DIRECTIONS: Your task is to copy every line of this material exactly.

SOURCE MATERIAL:
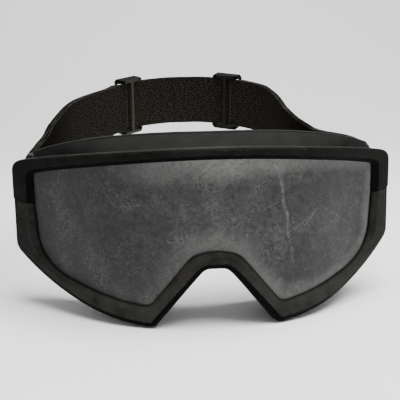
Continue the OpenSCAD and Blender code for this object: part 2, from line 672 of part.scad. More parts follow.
module slider(angle, side) {
  depth = outer_face - inner_face;
  color(clip_colour)
    translate(back_centre) rotate([strap_tilt, 0, 0]) rotate([0, 0, angle])
        intersection() {
          union() {
            for (end = [-1, 1])
              translate([inner_face, -slider_len / 2, end * (rail_h - rail_t) / 2 - rail_t / 2])
                linear_extrude(rail_t)
                  polygon([[0, 4], [0, slider_len - 4], [2.2, slider_len], [depth - 1, slider_len],
                    [depth, slider_len - 1], [depth, 1], [depth - 1, 0], [2.2, 0]]);
            glide_bar(inner_face, 0, middle_bar_w);
            rotate([0, 0, -side * front_bar_turn]) translate([front_bar_r, 0, eps - rail_h / 2])
              cylinder(r = bar_t / 2, h = rail_h - 2 * eps, $fn = 32);
            glide_bar(main_r + strap_t / 2 + face_gap, side * front_bar_turn, bar_t);
          }
          translate([inner_face - 5, 0, 0]) rotate([90, 0, 90])
            linear_extrude(40)
              polygon([for (c = [[-1, -1], [1, -1], [1, 1], [-1, 1]], e = [0, 1])
                let (first = (e == 0) == (c.x * c.y > 0))
                [c.x * (slider_len / 2 - (first ? 0 : slider_chamfer)),
                 c.y * (rail_h / 2 - (first ? slider_chamfer : 0))]]);
        }
}

module left_slider() { slider(left_slider_angle, -1); }
module right_slider() { slider(right_slider_angle, 1); }

upper_rim();
lower_rim();
lens();
lens_gasket();
frame_body();
top_vent_foam();
mirror([1, 0, 0]) low_vent_foam();  // left_vent_foam
low_vent_foam();  // right_vent_foam
face_foam();
foam_lining();
left_bracket();
right_bracket();
bracket_screws();
left_rivet();
right_rivet();
left_clip();
right_clip();
head_strap();
left_tail();
right_tail();
left_slider();
right_slider();
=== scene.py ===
"""Dust goggles: the visible pieces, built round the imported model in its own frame."""
import math
import random

import bmesh
import bpy
import numpy as np
from mathutils import Matrix, Vector, noise


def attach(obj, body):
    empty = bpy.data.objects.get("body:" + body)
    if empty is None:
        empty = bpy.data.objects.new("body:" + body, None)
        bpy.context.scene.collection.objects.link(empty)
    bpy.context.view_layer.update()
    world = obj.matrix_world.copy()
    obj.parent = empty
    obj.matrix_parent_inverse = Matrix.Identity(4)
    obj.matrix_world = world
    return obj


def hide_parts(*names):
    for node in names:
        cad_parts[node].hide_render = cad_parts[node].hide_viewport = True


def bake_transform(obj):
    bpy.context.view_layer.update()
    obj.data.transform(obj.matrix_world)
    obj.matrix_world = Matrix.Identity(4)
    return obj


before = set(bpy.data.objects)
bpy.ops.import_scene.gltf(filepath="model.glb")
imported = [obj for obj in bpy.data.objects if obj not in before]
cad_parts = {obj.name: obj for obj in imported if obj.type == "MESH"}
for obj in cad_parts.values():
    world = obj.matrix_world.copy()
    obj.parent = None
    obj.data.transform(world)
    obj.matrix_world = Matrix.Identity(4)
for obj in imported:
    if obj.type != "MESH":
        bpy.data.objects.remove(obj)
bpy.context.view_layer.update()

MM = 0.001

# Sizes in millimetres, the same as the solids have
WRAP_R, WRAP_ANGLE, FRAME_DEPTH = 85, math.radians(42), 38
WRAP_EDGE = WRAP_R * math.sin(WRAP_ANGLE)
WRAP_SAG = WRAP_R * (1 - math.cos(WRAP_ANGLE))
BODY_DEPTH, FACE_R = 24, 116
LENS_T, LENS_GRIP, LENS_RECESS, SEAT = 2, 2.4, 2.1, 0.3
RIM_BACK, RIM_FACE, SEAM_GAP = 5, 1.3, 0.3
UPPER_BEVEL, LOWER_BEVEL, INNER_BEVEL = 0.9, 2.6, 2
POCKET = LENS_GRIP + 0.6
FLANGE_W, FLANGE_T, FLANGE_DIP, WALL_T, WALL_IN = 11, 2, 0.2, 2.4, 3
FLANGE_FRONT = FLANGE_T + FLANGE_DIP
VENT_GAP, VENT_EDGE = 0.6, 0.2
WALL_OUT = 0.8 + WALL_T
LIP_OUT = WALL_OUT + 1
BODY_FRONT = RIM_BACK + SEAT * 1.5
LIP_BACK = BODY_FRONT + FLANGE_T
# Vent slots: the pitch, then each one's lowest and highest point and width, and the gaps that
# they keep from the lip in front and the flange behind
TOP_PITCH, TOP_SLOT = 14, (24, 43.6, 9)
LOW_MIDDLE, LOW_PITCH, LOW_SLOT = 49, 11, (-48.4, -26, 7)
SLOT_TO_LIP, SLOT_TO_FLANGE = 1.3, 1.6
FOAM_T, FOAM_EDGE, LINING_T = 13.2, 1.5, 0.8
PIVOT = np.array([0, 21.197, 7.8])
TILT = math.radians(10.35)
CLIP_X, CLIP_T, CLIP_SLOT, SLOT_ROOM = 80.5, 2.2, 3.9, 0.4
STRAP_W, STRAP_END_W, STRAP_T, LAYER_GAP = 30.4, 27.6, 1.3, 0.25
BACK_R, BACK_X, BACK_REACH = 55.6, 3, 104.5
SLIDER_LEN, BAR_T, FOLD_GAP, SEWN_LEN, END_TAPER = 19.6, 1.9, 0.2, 11, 1
# By side, -1 at the left and 1 at the right, in degrees round the back of the headband: where
# the round part ends, where the slider sits and over what angle the tail gives way to it
ROUND_END, SLIDER_AT, TAIL_GIVE = {-1: 150, 1: 30}, {-1: 129, 1: 60}, {-1: 15.5, 1: 24.5}
# Pitch, length and radius of the stitches and of the yarn over the webbing's edges
BOX_STITCH, BAR_STITCH = (2.4, 1.8, 0.2), (2.2, 1.5, 0.22)
EDGE_YARN, YARN_SLANT = (1.25, STRAP_T * 1.22, 0.42), 0.55
# Height and length of the waves in the webbing's edges
WAVES = ((0.10, 7.3), (0.07, 3.1))


# Outlines, as the right half of a closed shape seen from the front: corners from the top
# centre round to the nose, a control point for each edge and a fillet for each corner.
def middle(a, b):
    return [(a[0] + b[0]) / 2, (a[1] + b[1]) / 2]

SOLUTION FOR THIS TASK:
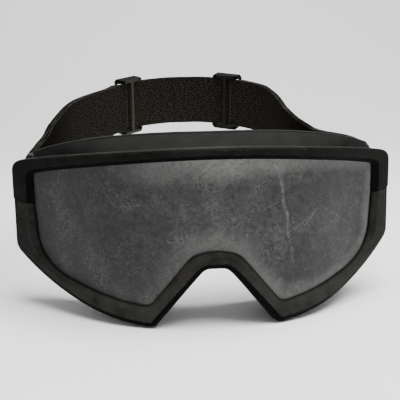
Continue the OpenSCAD and Blender code for this object: part 2, from line 672 of part.scad. More parts follow.
module slider(angle, side) {
  depth = outer_face - inner_face;
  color(clip_colour)
    translate(back_centre) rotate([strap_tilt, 0, 0]) rotate([0, 0, angle])
        intersection() {
          union() {
            for (end = [-1, 1])
              translate([inner_face, -slider_len / 2, end * (rail_h - rail_t) / 2 - rail_t / 2])
                linear_extrude(rail_t)
                  polygon([[0, 4], [0, slider_len - 4], [2.2, slider_len], [depth - 1, slider_len],
                    [depth, slider_len - 1], [depth, 1], [depth - 1, 0], [2.2, 0]]);
            glide_bar(inner_face, 0, middle_bar_w);
            rotate([0, 0, -side * front_bar_turn]) translate([front_bar_r, 0, eps - rail_h / 2])
              cylinder(r = bar_t / 2, h = rail_h - 2 * eps, $fn = 32);
            glide_bar(main_r + strap_t / 2 + face_gap, side * front_bar_turn, bar_t);
          }
          translate([inner_face - 5, 0, 0]) rotate([90, 0, 90])
            linear_extrude(40)
              polygon([for (c = [[-1, -1], [1, -1], [1, 1], [-1, 1]], e = [0, 1])
                let (first = (e == 0) == (c.x * c.y > 0))
                [c.x * (slider_len / 2 - (first ? 0 : slider_chamfer)),
                 c.y * (rail_h / 2 - (first ? slider_chamfer : 0))]]);
        }
}

module left_slider() { slider(left_slider_angle, -1); }
module right_slider() { slider(right_slider_angle, 1); }

upper_rim();
lower_rim();
lens();
lens_gasket();
frame_body();
top_vent_foam();
mirror([1, 0, 0]) low_vent_foam();  // left_vent_foam
low_vent_foam();  // right_vent_foam
face_foam();
foam_lining();
left_bracket();
right_bracket();
bracket_screws();
left_rivet();
right_rivet();
left_clip();
right_clip();
head_strap();
left_tail();
right_tail();
left_slider();
right_slider();
=== scene.py ===
"""Dust goggles: the visible pieces, built round the imported model in its own frame."""
import math
import random

import bmesh
import bpy
import numpy as np
from mathutils import Matrix, Vector, noise


def attach(obj, body):
    empty = bpy.data.objects.get("body:" + body)
    if empty is None:
        empty = bpy.data.objects.new("body:" + body, None)
        bpy.context.scene.collection.objects.link(empty)
    bpy.context.view_layer.update()
    world = obj.matrix_world.copy()
    obj.parent = empty
    obj.matrix_parent_inverse = Matrix.Identity(4)
    obj.matrix_world = world
    return obj


def hide_parts(*names):
    for node in names:
        cad_parts[node].hide_render = cad_parts[node].hide_viewport = True


def bake_transform(obj):
    bpy.context.view_layer.update()
    obj.data.transform(obj.matrix_world)
    obj.matrix_world = Matrix.Identity(4)
    return obj


before = set(bpy.data.objects)
bpy.ops.import_scene.gltf(filepath="model.glb")
imported = [obj for obj in bpy.data.objects if obj not in before]
cad_parts = {obj.name: obj for obj in imported if obj.type == "MESH"}
for obj in cad_parts.values():
    world = obj.matrix_world.copy()
    obj.parent = None
    obj.data.transform(world)
    obj.matrix_world = Matrix.Identity(4)
for obj in imported:
    if obj.type != "MESH":
        bpy.data.objects.remove(obj)
bpy.context.view_layer.update()

MM = 0.001

# Sizes in millimetres, the same as the solids have
WRAP_R, WRAP_ANGLE, FRAME_DEPTH = 85, math.radians(42), 38
WRAP_EDGE = WRAP_R * math.sin(WRAP_ANGLE)
WRAP_SAG = WRAP_R * (1 - math.cos(WRAP_ANGLE))
BODY_DEPTH, FACE_R = 24, 116
LENS_T, LENS_GRIP, LENS_RECESS, SEAT = 2, 2.4, 2.1, 0.3
RIM_BACK, RIM_FACE, SEAM_GAP = 5, 1.3, 0.3
UPPER_BEVEL, LOWER_BEVEL, INNER_BEVEL = 0.9, 2.6, 2
POCKET = LENS_GRIP + 0.6
FLANGE_W, FLANGE_T, FLANGE_DIP, WALL_T, WALL_IN = 11, 2, 0.2, 2.4, 3
FLANGE_FRONT = FLANGE_T + FLANGE_DIP
VENT_GAP, VENT_EDGE = 0.6, 0.2
WALL_OUT = 0.8 + WALL_T
LIP_OUT = WALL_OUT + 1
BODY_FRONT = RIM_BACK + SEAT * 1.5
LIP_BACK = BODY_FRONT + FLANGE_T
# Vent slots: the pitch, then each one's lowest and highest point and width, and the gaps that
# they keep from the lip in front and the flange behind
TOP_PITCH, TOP_SLOT = 14, (24, 43.6, 9)
LOW_MIDDLE, LOW_PITCH, LOW_SLOT = 49, 11, (-48.4, -26, 7)
SLOT_TO_LIP, SLOT_TO_FLANGE = 1.3, 1.6
FOAM_T, FOAM_EDGE, LINING_T = 13.2, 1.5, 0.8
PIVOT = np.array([0, 21.197, 7.8])
TILT = math.radians(10.35)
CLIP_X, CLIP_T, CLIP_SLOT, SLOT_ROOM = 80.5, 2.2, 3.9, 0.4
STRAP_W, STRAP_END_W, STRAP_T, LAYER_GAP = 30.4, 27.6, 1.3, 0.25
BACK_R, BACK_X, BACK_REACH = 55.6, 3, 104.5
SLIDER_LEN, BAR_T, FOLD_GAP, SEWN_LEN, END_TAPER = 19.6, 1.9, 0.2, 11, 1
# By side, -1 at the left and 1 at the right, in degrees round the back of the headband: where
# the round part ends, where the slider sits and over what angle the tail gives way to it
ROUND_END, SLIDER_AT, TAIL_GIVE = {-1: 150, 1: 30}, {-1: 129, 1: 60}, {-1: 15.5, 1: 24.5}
# Pitch, length and radius of the stitches and of the yarn over the webbing's edges
BOX_STITCH, BAR_STITCH = (2.4, 1.8, 0.2), (2.2, 1.5, 0.22)
EDGE_YARN, YARN_SLANT = (1.25, STRAP_T * 1.22, 0.42), 0.55
# Height and length of the waves in the webbing's edges
WAVES = ((0.10, 7.3), (0.07, 3.1))


# Outlines, as the right half of a closed shape seen from the front: corners from the top
# centre round to the nose, a control point for each edge and a fillet for each corner.
def middle(a, b):
    return [(a[0] + b[0]) / 2, (a[1] + b[1]) / 2]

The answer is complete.